Stored data entries:
───

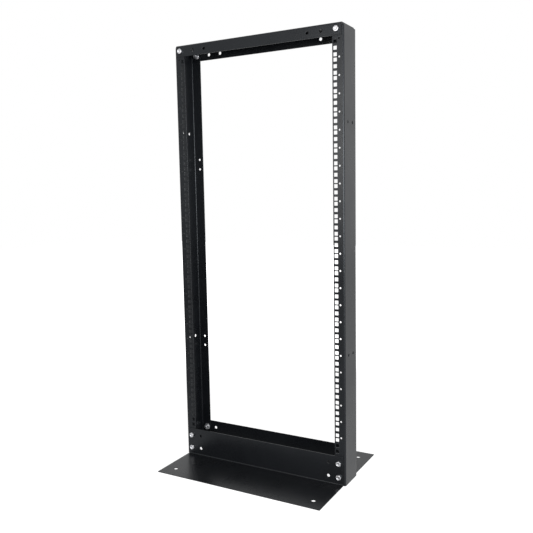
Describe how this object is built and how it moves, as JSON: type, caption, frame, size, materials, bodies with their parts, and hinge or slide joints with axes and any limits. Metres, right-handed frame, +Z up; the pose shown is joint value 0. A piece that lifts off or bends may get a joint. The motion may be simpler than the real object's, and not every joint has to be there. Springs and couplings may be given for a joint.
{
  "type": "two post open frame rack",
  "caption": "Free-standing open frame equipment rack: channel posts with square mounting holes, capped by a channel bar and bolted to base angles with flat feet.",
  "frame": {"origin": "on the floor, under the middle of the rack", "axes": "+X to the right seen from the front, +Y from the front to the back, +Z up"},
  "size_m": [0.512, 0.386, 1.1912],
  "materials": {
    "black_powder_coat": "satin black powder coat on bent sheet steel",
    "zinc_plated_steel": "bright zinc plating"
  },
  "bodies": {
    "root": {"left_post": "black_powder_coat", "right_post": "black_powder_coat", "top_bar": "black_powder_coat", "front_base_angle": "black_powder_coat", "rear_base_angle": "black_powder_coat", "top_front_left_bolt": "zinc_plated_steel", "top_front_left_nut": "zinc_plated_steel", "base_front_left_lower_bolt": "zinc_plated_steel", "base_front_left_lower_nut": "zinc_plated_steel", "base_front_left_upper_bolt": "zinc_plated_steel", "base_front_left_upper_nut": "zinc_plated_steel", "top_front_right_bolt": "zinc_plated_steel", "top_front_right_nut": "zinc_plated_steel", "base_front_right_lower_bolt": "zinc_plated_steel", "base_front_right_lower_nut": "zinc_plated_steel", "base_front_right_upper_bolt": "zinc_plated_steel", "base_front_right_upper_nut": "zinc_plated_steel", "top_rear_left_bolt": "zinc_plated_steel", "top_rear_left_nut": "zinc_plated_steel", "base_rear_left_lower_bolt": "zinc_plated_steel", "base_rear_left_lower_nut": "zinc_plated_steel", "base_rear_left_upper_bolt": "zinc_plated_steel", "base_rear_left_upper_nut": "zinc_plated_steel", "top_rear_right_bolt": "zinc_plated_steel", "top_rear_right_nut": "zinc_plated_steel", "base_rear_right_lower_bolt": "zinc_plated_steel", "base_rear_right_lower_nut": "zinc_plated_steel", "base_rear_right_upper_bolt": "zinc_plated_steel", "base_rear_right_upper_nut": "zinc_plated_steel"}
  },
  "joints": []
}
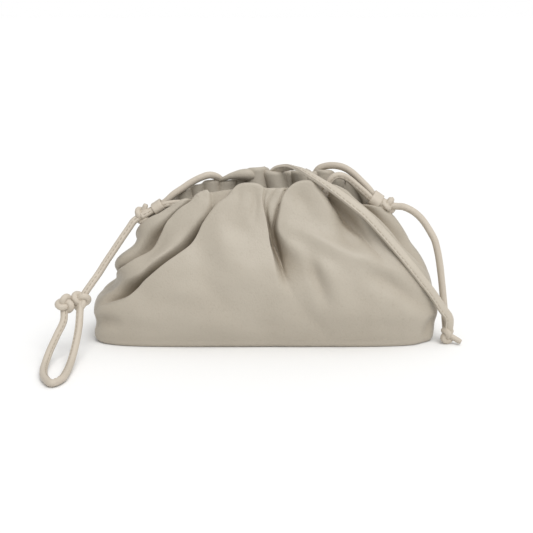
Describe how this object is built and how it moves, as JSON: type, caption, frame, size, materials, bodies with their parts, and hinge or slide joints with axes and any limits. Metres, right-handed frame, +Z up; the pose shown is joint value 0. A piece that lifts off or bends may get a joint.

───

Extract the data in full. Keep it word for word.

## SOLUTION FOR THIS PROBLEM
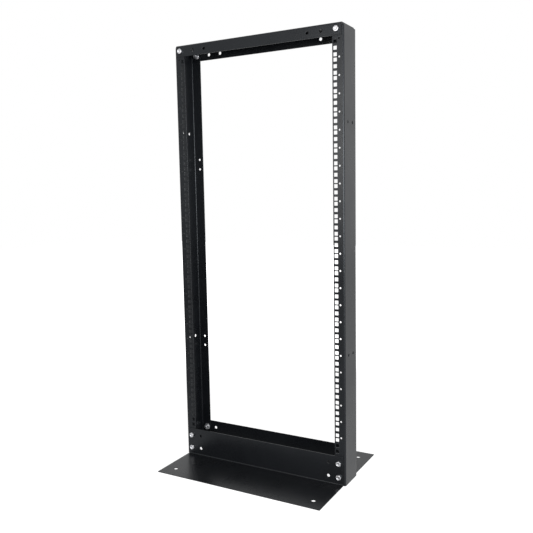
Describe how this object is built and how it moves, as JSON: type, caption, frame, size, materials, bodies with their parts, and hinge or slide joints with axes and any limits. Metres, right-handed frame, +Z up; the pose shown is joint value 0. A piece that lifts off or bends may get a joint. The motion may be simpler than the real object's, and not every joint has to be there. Springs and couplings may be given for a joint.
{
  "type": "two post open frame rack",
  "caption": "Free-standing open frame equipment rack: channel posts with square mounting holes, capped by a channel bar and bolted to base angles with flat feet.",
  "frame": {"origin": "on the floor, under the middle of the rack", "axes": "+X to the right seen from the front, +Y from the front to the back, +Z up"},
  "size_m": [0.512, 0.386, 1.1912],
  "materials": {
    "black_powder_coat": "satin black powder coat on bent sheet steel",
    "zinc_plated_steel": "bright zinc plating"
  },
  "bodies": {
    "root": {"left_post": "black_powder_coat", "right_post": "black_powder_coat", "top_bar": "black_powder_coat", "front_base_angle": "black_powder_coat", "rear_base_angle": "black_powder_coat", "top_front_left_bolt": "zinc_plated_steel", "top_front_left_nut": "zinc_plated_steel", "base_front_left_lower_bolt": "zinc_plated_steel", "base_front_left_lower_nut": "zinc_plated_steel", "base_front_left_upper_bolt": "zinc_plated_steel", "base_front_left_upper_nut": "zinc_plated_steel", "top_front_right_bolt": "zinc_plated_steel", "top_front_right_nut": "zinc_plated_steel", "base_front_right_lower_bolt": "zinc_plated_steel", "base_front_right_lower_nut": "zinc_plated_steel", "base_front_right_upper_bolt": "zinc_plated_steel", "base_front_right_upper_nut": "zinc_plated_steel", "top_rear_left_bolt": "zinc_plated_steel", "top_rear_left_nut": "zinc_plated_steel", "base_rear_left_lower_bolt": "zinc_plated_steel", "base_rear_left_lower_nut": "zinc_plated_steel", "base_rear_left_upper_bolt": "zinc_plated_steel", "base_rear_left_upper_nut": "zinc_plated_steel", "top_rear_right_bolt": "zinc_plated_steel", "top_rear_right_nut": "zinc_plated_steel", "base_rear_right_lower_bolt": "zinc_plated_steel", "base_rear_right_lower_nut": "zinc_plated_steel", "base_rear_right_upper_bolt": "zinc_plated_steel", "base_rear_right_upper_nut": "zinc_plated_steel"}
  },
  "joints": []
}
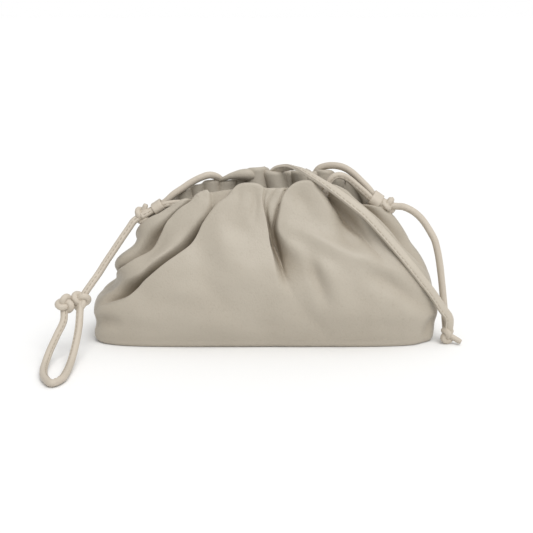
Describe how this object is built and how it moves, as JSON: type, caption, frame, size, materials, bodies with their parts, and hinge or slide joints with axes and any limits. Metres, right-handed frame, +Z up; the pose shown is joint value 0. A piece that lifts off or bends may get a joint.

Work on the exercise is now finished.